__Do this__
Present the following data again exactly as it is shown.

Dataset entries
═══

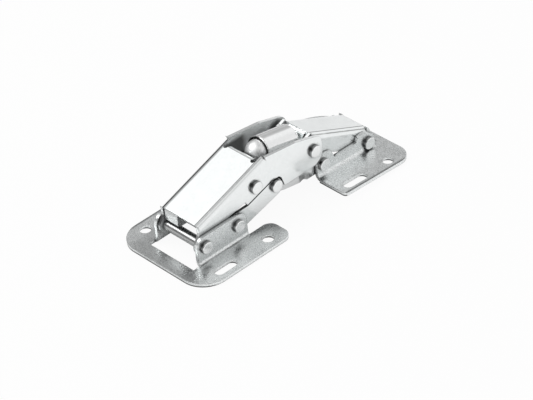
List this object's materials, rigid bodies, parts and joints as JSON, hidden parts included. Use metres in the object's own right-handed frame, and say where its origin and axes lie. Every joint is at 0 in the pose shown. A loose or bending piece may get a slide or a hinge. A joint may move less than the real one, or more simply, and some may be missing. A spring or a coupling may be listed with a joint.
{
  "type": "surface-mounted concealed cabinet hinge",
  "caption": "Sprung concealed cabinet hinge with two screw-on plates joined by a linkage of folded steel arms, shown open.",
  "frame": {"origin": "middle of the left plate's outer edge, on the plate's mounting face", "axes": "+X along the hinge towards the right plate, +Y across the plates to the far side, +Z away from the surface that the left plate is screwed to"},
  "size_m": [0.1006, 0.045, 0.0264],
  "materials": {
    "zinc_plate": "bright zinc plating, fine mottle",
    "zinc_arm": "bright zinc plating",
    "rivet_steel": "zinc plated",
    "sleeve_steel": "smooth, mirror bright",
    "spring_wire": "drawn wire"
  },
  "bodies": {
    "left": {"left_plate": "zinc_plate", "outer_arm_axle": "rivet_steel", "lower_link_rivet_near": "rivet_steel", "lower_link_rivet_far": "rivet_steel"},
    "outer_arm": {"outer_arm": "zinc_arm", "cross_link_pin": "rivet_steel", "inner_arm_rivet_near": "rivet_steel", "inner_arm_rivet_far": "rivet_steel", "spring_plunger": "sleeve_steel", "coil_spring": "spring_wire"},
    "lower_links": {"lower_link_near": "zinc_arm", "lower_link_far": "zinc_arm", "link_joint_rivet_near": "rivet_steel", "link_joint_rivet_far": "rivet_steel"},
    "cross_links": {"cross_link_near": "zinc_arm", "cross_link_far": "zinc_arm"},
    "inner_arm": {"inner_arm": "zinc_arm"},
    "right": {"right_plate": "zinc_plate", "inner_arm_axle": "rivet_steel", "cross_link_rivet_near": "rivet_steel", "cross_link_rivet_far": "rivet_steel"},
    "spring_sleeve": {"spring_sleeve": "sleeve_steel"}
  },
  "joints": [
    {"name": "main_fold", "type": "hinge", "parent": "left", "child": "outer_arm", "pos_m": [0.01226, 0, 0.00692], "axis": [0, -1, 0], "range_deg": [0, 64.66]},
    {"name": "lower_link_fold", "type": "hinge", "parent": "left", "child": "lower_links", "pos_m": [0.02717, 0, 0.00711], "axis": [0, -1, 0], "range_deg": [0, 94.3]},
    {"name": "cross_link_fold", "type": "hinge", "parent": "outer_arm", "child": "cross_links", "pos_m": [0.03765, 0, 0.01669], "axis": [0, -1, 0], "range_deg": [-89.5, 0]},
    {"name": "inner_arm_fold", "type": "hinge", "parent": "outer_arm", "child": "inner_arm", "pos_m": [0.06547, 0, 0.01624], "axis": [0, -1, 0], "range_deg": [-99.5, 0]},
    {"name": "right_plate_fold", "type": "hinge", "parent": "inner_arm", "child": "right", "pos_m": [0.09223, 0, 0.00427], "axis": [0, -1, 0], "range_deg": [0, 128.1]},
    {"name": "spring_stroke", "type": "slide", "parent": "outer_arm", "child": "spring_sleeve", "axis": [0.9828, 0, -0.1848], "range_m": [-0.003, 0], "stiffness_N_per_m": 400, "springref_m": 0.0005, "deforming": ["coil_spring"]}
  ],
  "couplings": [
    {"joint": "lower_link_fold", "follows": "main_fold", "ratio": 1.4578},
    {"joint": "cross_link_fold", "follows": "main_fold", "ratio": -1.3826},
    {"joint": "inner_arm_fold", "follows": "main_fold", "ratio": -1.5376},
    {"joint": "right_plate_fold", "follows": "main_fold", "ratio": 1.979}
  ]
}
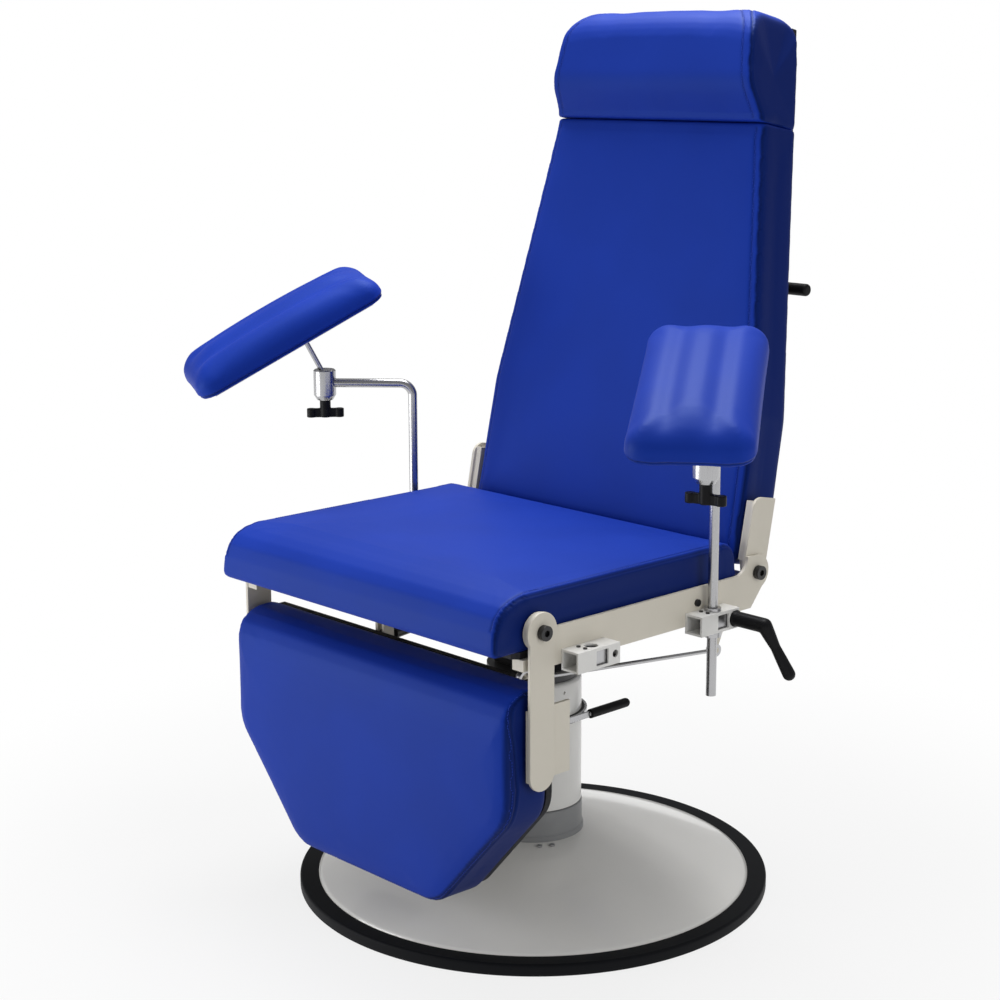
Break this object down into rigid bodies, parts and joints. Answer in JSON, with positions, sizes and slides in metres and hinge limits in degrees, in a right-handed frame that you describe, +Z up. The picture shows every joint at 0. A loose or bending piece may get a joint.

═══

__Task output__
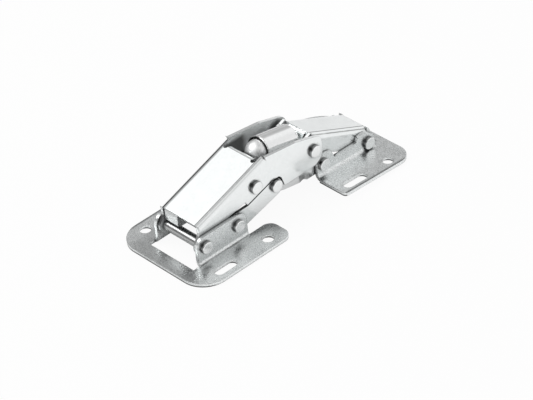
List this object's materials, rigid bodies, parts and joints as JSON, hidden parts included. Use metres in the object's own right-handed frame, and say where its origin and axes lie. Every joint is at 0 in the pose shown. A loose or bending piece may get a slide or a hinge. A joint may move less than the real one, or more simply, and some may be missing. A spring or a coupling may be listed with a joint.
{
  "type": "surface-mounted concealed cabinet hinge",
  "caption": "Sprung concealed cabinet hinge with two screw-on plates joined by a linkage of folded steel arms, shown open.",
  "frame": {"origin": "middle of the left plate's outer edge, on the plate's mounting face", "axes": "+X along the hinge towards the right plate, +Y across the plates to the far side, +Z away from the surface that the left plate is screwed to"},
  "size_m": [0.1006, 0.045, 0.0264],
  "materials": {
    "zinc_plate": "bright zinc plating, fine mottle",
    "zinc_arm": "bright zinc plating",
    "rivet_steel": "zinc plated",
    "sleeve_steel": "smooth, mirror bright",
    "spring_wire": "drawn wire"
  },
  "bodies": {
    "left": {"left_plate": "zinc_plate", "outer_arm_axle": "rivet_steel", "lower_link_rivet_near": "rivet_steel", "lower_link_rivet_far": "rivet_steel"},
    "outer_arm": {"outer_arm": "zinc_arm", "cross_link_pin": "rivet_steel", "inner_arm_rivet_near": "rivet_steel", "inner_arm_rivet_far": "rivet_steel", "spring_plunger": "sleeve_steel", "coil_spring": "spring_wire"},
    "lower_links": {"lower_link_near": "zinc_arm", "lower_link_far": "zinc_arm", "link_joint_rivet_near": "rivet_steel", "link_joint_rivet_far": "rivet_steel"},
    "cross_links": {"cross_link_near": "zinc_arm", "cross_link_far": "zinc_arm"},
    "inner_arm": {"inner_arm": "zinc_arm"},
    "right": {"right_plate": "zinc_plate", "inner_arm_axle": "rivet_steel", "cross_link_rivet_near": "rivet_steel", "cross_link_rivet_far": "rivet_steel"},
    "spring_sleeve": {"spring_sleeve": "sleeve_steel"}
  },
  "joints": [
    {"name": "main_fold", "type": "hinge", "parent": "left", "child": "outer_arm", "pos_m": [0.01226, 0, 0.00692], "axis": [0, -1, 0], "range_deg": [0, 64.66]},
    {"name": "lower_link_fold", "type": "hinge", "parent": "left", "child": "lower_links", "pos_m": [0.02717, 0, 0.00711], "axis": [0, -1, 0], "range_deg": [0, 94.3]},
    {"name": "cross_link_fold", "type": "hinge", "parent": "outer_arm", "child": "cross_links", "pos_m": [0.03765, 0, 0.01669], "axis": [0, -1, 0], "range_deg": [-89.5, 0]},
    {"name": "inner_arm_fold", "type": "hinge", "parent": "outer_arm", "child": "inner_arm", "pos_m": [0.06547, 0, 0.01624], "axis": [0, -1, 0], "range_deg": [-99.5, 0]},
    {"name": "right_plate_fold", "type": "hinge", "parent": "inner_arm", "child": "right", "pos_m": [0.09223, 0, 0.00427], "axis": [0, -1, 0], "range_deg": [0, 128.1]},
    {"name": "spring_stroke", "type": "slide", "parent": "outer_arm", "child": "spring_sleeve", "axis": [0.9828, 0, -0.1848], "range_m": [-0.003, 0], "stiffness_N_per_m": 400, "springref_m": 0.0005, "deforming": ["coil_spring"]}
  ],
  "couplings": [
    {"joint": "lower_link_fold", "follows": "main_fold", "ratio": 1.4578},
    {"joint": "cross_link_fold", "follows": "main_fold", "ratio": -1.3826},
    {"joint": "inner_arm_fold", "follows": "main_fold", "ratio": -1.5376},
    {"joint": "right_plate_fold", "follows": "main_fold", "ratio": 1.979}
  ]
}
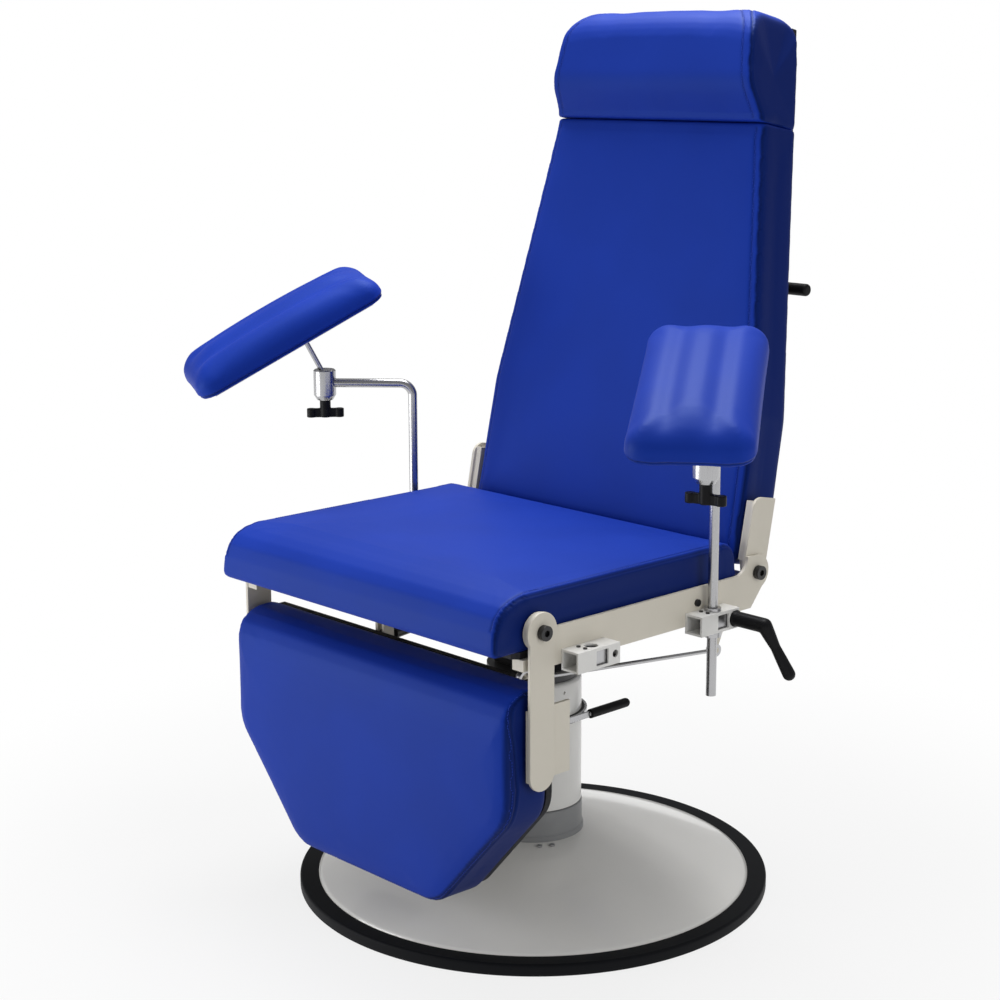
Break this object down into rigid bodies, parts and joints. Answer in JSON, with positions, sizes and slides in metres and hinge limits in degrees, in a right-handed frame that you describe, +Z up. The picture shows every joint at 0. A loose or bending piece may get a joint.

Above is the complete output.